All of Sriduangkaew's work that I've read is filled with vivid sensory imagery like that. What else sets this novella apart is that it packs so much into its wee package; it's quite a feat of scale. It's got adventure, romance, and suspense — even a touch of comedy. It's a celebration of cities, both the seedy and sublime. It's a genre-bender, combining Chinese mythic fiction, urban fantasy, portal fantasy, and a coming-of-age story of a woman in her mid-twenties.

We follow protagonist Julienne, whose life was mundane until she first made the acquaintance of her immortal aunts, the woman who shot down the suns and the woman who lives on the moon. Strange happenings begin to confront her in day-to-day life; one day after work she comes across a grievously injured woman dressed head-to-toe in emerald green. Julienne can tell she isn't what she seems but reluctantly rescues her, setting off a chain of events that draws her into the celestial feuds that have dogged her aunts for thousands of years — as well as an ancient story of snake women in which she creates a role of her own.

Scale-Bright is the longest in a group of stories set within the same mythos; the accompanying The Archer Who Shot Down Suns contains three shorts concerning most of these same six female characters.
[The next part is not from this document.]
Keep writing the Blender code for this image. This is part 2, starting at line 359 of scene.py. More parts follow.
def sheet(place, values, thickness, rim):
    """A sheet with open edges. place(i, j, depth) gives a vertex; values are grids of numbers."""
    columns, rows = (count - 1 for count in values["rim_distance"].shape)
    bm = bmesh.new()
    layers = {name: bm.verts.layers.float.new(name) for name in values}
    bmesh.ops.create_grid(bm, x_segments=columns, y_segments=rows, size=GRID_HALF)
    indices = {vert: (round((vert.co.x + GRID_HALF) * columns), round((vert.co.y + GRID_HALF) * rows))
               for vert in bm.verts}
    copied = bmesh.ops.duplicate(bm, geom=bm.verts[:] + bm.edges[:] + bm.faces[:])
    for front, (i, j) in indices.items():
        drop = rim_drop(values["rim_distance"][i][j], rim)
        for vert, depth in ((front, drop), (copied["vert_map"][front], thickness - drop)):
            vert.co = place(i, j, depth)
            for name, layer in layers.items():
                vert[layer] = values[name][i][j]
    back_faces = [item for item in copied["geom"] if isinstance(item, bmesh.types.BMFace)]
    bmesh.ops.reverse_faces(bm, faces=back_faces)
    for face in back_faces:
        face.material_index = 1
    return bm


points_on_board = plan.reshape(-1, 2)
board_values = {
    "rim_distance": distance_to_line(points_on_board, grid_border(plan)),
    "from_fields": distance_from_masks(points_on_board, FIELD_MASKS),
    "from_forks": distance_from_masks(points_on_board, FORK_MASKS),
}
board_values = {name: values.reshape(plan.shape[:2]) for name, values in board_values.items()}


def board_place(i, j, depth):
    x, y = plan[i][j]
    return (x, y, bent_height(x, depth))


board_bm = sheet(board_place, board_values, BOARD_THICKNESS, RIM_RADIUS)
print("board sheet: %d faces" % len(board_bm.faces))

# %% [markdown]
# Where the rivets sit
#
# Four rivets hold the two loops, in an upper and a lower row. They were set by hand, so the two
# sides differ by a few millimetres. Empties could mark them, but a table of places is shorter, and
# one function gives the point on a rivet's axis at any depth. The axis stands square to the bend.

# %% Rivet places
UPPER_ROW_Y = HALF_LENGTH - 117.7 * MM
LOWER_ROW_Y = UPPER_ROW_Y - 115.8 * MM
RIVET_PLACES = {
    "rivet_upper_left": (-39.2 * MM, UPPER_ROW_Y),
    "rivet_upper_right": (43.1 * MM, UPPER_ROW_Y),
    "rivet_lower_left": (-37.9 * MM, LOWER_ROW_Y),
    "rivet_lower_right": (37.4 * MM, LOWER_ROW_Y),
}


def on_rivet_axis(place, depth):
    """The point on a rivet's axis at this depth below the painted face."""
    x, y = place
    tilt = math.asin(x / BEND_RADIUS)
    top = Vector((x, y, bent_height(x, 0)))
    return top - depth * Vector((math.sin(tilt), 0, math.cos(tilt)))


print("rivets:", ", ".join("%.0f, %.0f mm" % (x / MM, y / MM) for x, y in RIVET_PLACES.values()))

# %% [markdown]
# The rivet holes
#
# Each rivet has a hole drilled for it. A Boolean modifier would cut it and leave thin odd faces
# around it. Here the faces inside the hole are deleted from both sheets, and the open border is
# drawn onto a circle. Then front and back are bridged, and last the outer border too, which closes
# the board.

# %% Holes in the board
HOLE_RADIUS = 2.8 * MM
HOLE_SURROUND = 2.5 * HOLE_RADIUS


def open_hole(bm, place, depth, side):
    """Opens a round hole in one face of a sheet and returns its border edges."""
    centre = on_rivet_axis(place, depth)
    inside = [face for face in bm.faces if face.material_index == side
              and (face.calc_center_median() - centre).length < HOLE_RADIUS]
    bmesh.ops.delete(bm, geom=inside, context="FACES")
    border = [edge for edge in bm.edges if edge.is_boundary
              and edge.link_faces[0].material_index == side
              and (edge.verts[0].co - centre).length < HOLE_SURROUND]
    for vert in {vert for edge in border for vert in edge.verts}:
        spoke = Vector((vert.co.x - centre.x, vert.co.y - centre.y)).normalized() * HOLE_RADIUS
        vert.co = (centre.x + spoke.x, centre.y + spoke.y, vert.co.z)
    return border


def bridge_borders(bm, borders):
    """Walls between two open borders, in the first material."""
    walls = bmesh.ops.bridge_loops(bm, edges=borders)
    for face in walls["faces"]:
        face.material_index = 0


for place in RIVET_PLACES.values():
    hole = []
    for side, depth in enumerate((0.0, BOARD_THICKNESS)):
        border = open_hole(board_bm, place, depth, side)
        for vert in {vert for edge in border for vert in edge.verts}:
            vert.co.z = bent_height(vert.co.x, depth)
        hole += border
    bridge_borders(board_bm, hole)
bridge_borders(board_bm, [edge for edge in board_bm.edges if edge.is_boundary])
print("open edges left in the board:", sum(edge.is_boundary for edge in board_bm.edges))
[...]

While Julienne is the one the reader identifies with, and her aunt by blood Chang'e is the most mysterious, it's her aunt by marriage Houyi that's my favorite — she's shrewd with a fierce sense of honor and sardonic sense of humor:

Marshal, I suggested you pretend that I'm a man as a rhetorical bid — one I hoped would bring you a glimmer of self-awareness. This seems to have met with abject failure.

The longest of the accompanying stories "Woman of the Sun, Woman of the Moon" features several such moments as Houyi fends off a succession of ever-more-tiresome male suitors.
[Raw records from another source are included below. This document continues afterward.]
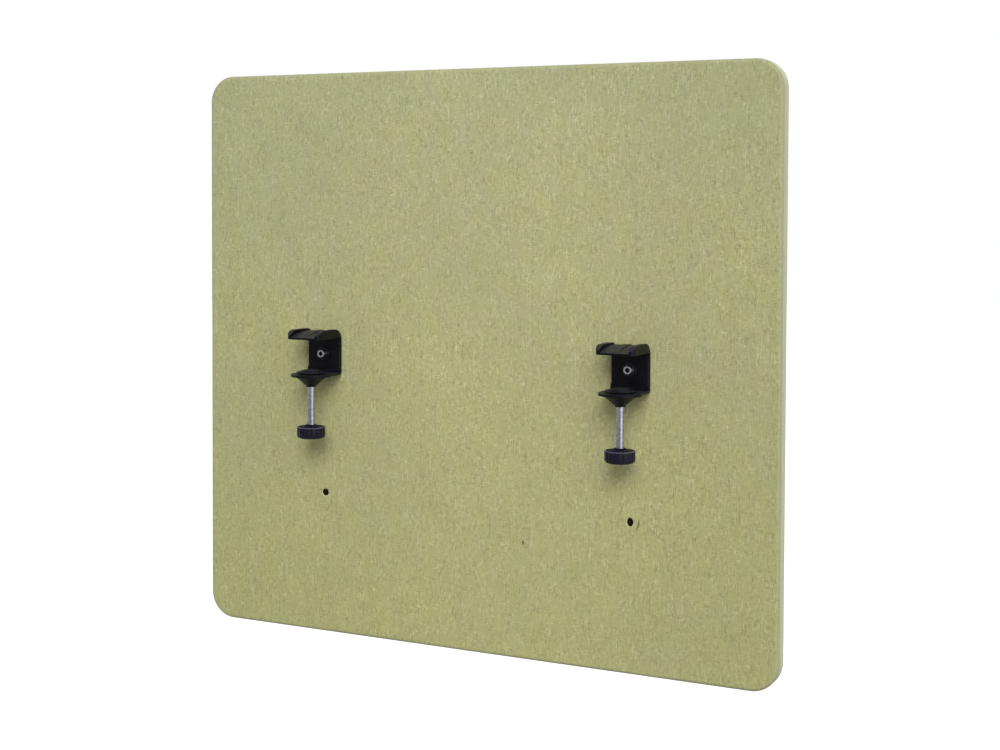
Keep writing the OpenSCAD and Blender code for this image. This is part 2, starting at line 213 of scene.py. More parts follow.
beech, shader = new_material("beech, pressed flutes", {"Roughness": 0.6, "Specular IOR Level": 0.35})
place = add(beech, "TexCoord")
grain = add(beech, "Mapping", {"Vector": place.outputs["Object"], "Scale": (1.0, 1.0, 0.08)})
# Pale pinkish brown, with short darker flecks drawn out along the grain.
flecks = add(beech, "TexNoise", {"Vector": grain, "Scale": 1 / (0.6 * mm), "Detail": 3.0})
colour = add(beech, "ValToRGB", {"Fac": flecks}, [(0.35, "#DDBE93"), (0.6, "#CFA878"), (0.75, "#A87B4E")])
feed(beech, shader, {"Base Color": colour, "Normal": add(beech, "Bump", {"Distance": 0.05 * mm, "Height": flecks})})

dowels = bmesh.new()
pin = turned(rounded([(0, -20, 0), (3, -20, 0.9), (3, 20, 0.9), (0, 20, 0)], 2), 36)
reshape(pin, lambda r, turn, height: r - (0.3 if r > 2.9 and groove(turn, 36) else 0))
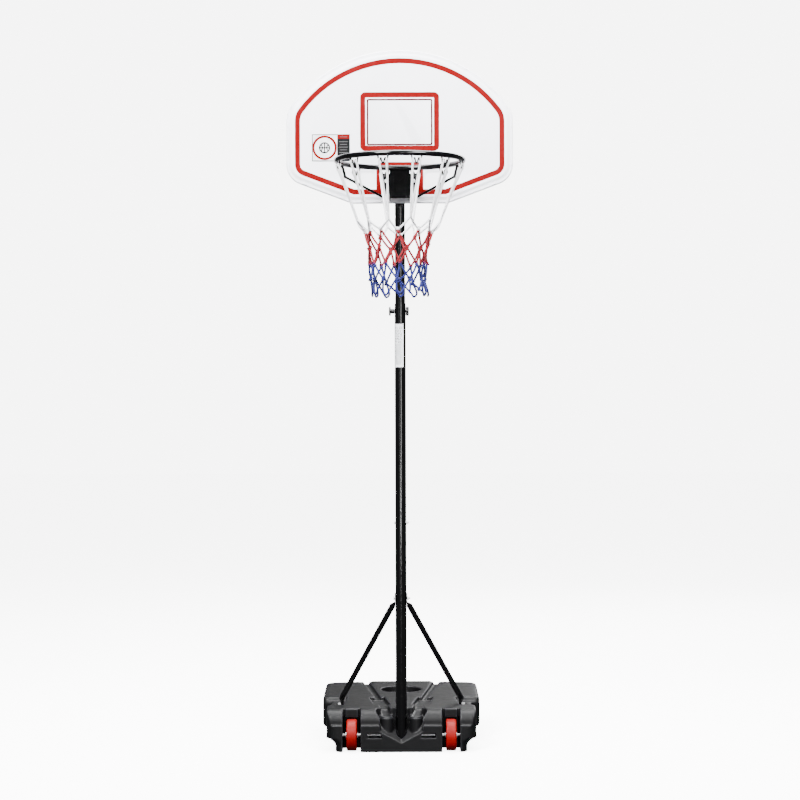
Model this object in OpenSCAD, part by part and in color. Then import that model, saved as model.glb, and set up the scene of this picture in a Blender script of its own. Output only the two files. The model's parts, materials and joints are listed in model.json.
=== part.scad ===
// Portable basketball hoop: wheeled ballast tank, three-section pole, moulded fan-shaped backboard,
// welded rim with wire hooks, and a knotted net.
// Front is -Y, up is +Z, and the pole's axis meets the floor at the origin.

/* [Heights] */
// Height of the rim's plane above the floor
rim_z = 1826; // [1800:1:1860]
// Top of the backboard above the floor
board_top = 2207; // [2180:1:2240]
// Top of the middle pole, where the upper pole slides in
collar_z = 1414; // [1400:1:1418]
// Height of the height-lock bolt
lock_z = 1390; // [1385:1:1394]
// Spacing of the height stations in the upper pole
station_pitch = 50; // [40:5:50]
// Number of steps that the upper pole can come down
station_steps = 6; // [3:1:6]

/* [Poles and stays] */
// Outside diameter of the lower and middle poles
pole_d = 35; // [34.6:0.2:36]
// Wall of every pole section
pole_wall = 1.2; // [1:0.1:1.2]
// Outside diameter of the upper pole
upper_d = 32; // [31:0.2:32]
// Height of the joint between the lower and middle poles
joint_z = 750; // [740:1:770]
// Height of the bolt that holds the tops of the stays
stay_top_z = 483; // [470:1:500]
// Outside diameter of a stay
stay_d = 18; // [16:1:19]

/* [Tank] */
// Height of the tank's highest plateau
tank_h = 148; // [142:1:150]
// Half of the tank's width at its rear lobes
rear_half = 257; // [250:1:262]
// Half of the tank's width at its front block
front_half = 237; // [230:1:240]
// Rear edge of the tank
tank_rear = 572; // [540:1:590]
// Front face of the tank
tank_front = -31; // [-34:1:-29]
// Wall of the blow-moulded tank
tank_wall = 4; // [3:0.5:5]

/* [Wheels] */
// Wheel diameter
wheel_d = 99; // [94:1:99]
// Wheel width
wheel_w = 32; // [28:1:34]
// Distance from the middle to the centre of a wheel
wheel_x = 157; // [150:1:165]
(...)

What's remarkable about these characters in concert, though, is that despite having very different personalities, whether demigod or human or demon, they all possess the same steel-spined tenacity. And thus despite their goals often conflicting with one another, it's impossible not to root for all of them. Some are even mortal enemies, the background of which is revealed in predecessors within The Archer Who Shot Down Suns. So while it's not necessary to read all the shorts in order to enjoy this one, doing so provides greater depth. The stories aren't exactly self-contained or continuous either, but rather coil around each other, like snakes.

Scale-Bright is recommended for anyone who enjoys fantasy with complex female characters, and is on a very tiny list of books that made me both snort with laughter and cry a little.